三 徳 (さんとく) 

    萩の民具(71) 市報はぎ(平成8年)1996.3.1号掲載


     3月の声を聞くと、萩地方でもようやく寒さが和らいでくる。海辺の地区では、特産の和布刈り、和布干しが盛期を迎える。この和布、採れ初めの寒い頃の物は新和布と呼ばれ、柔らかくて香が良いと珍重される。しかし、その新和布を得るためには、寒風や寒気の中での刈干し作業が必要となる。

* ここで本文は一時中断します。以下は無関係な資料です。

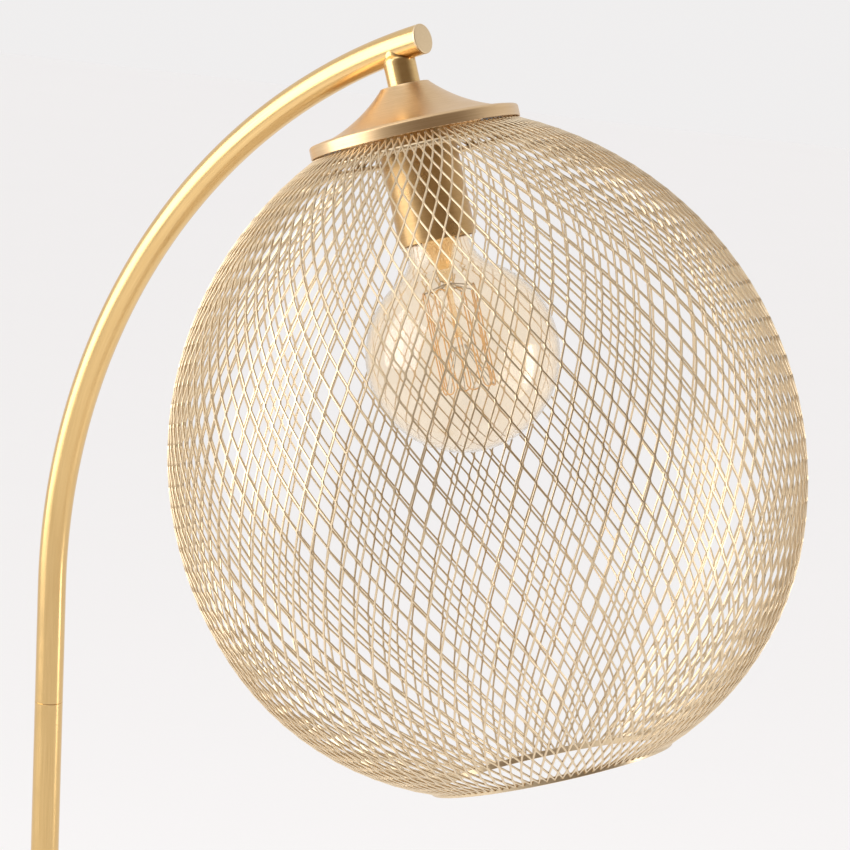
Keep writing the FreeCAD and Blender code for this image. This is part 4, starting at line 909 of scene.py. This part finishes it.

     三徳は防寒具の一種で、かつては漁業に携わるような人たちが盛んに用いていた。片起毛のネル(布、フランネル)を筒状に縫い合わせただけの物だが、機能的で暖かいため重宝された。つまり、筒状の布に頭を通してしまえば、襟巻を首のまわりに巻いたのと同じ状態になり、そのまま布の一端を頭にかければ頬かむりのようになり、また一端を鼻の辺りまで上げればマスクのようになる。三徳というのは、三つの徳が有るという意味で、幾通りかの用途で使用できることに因む名称と説明される。
     北浦地方では、同じ物をヤスオカと呼ぶ地区がある。下関市安岡の漁業者によって広められたからとされる。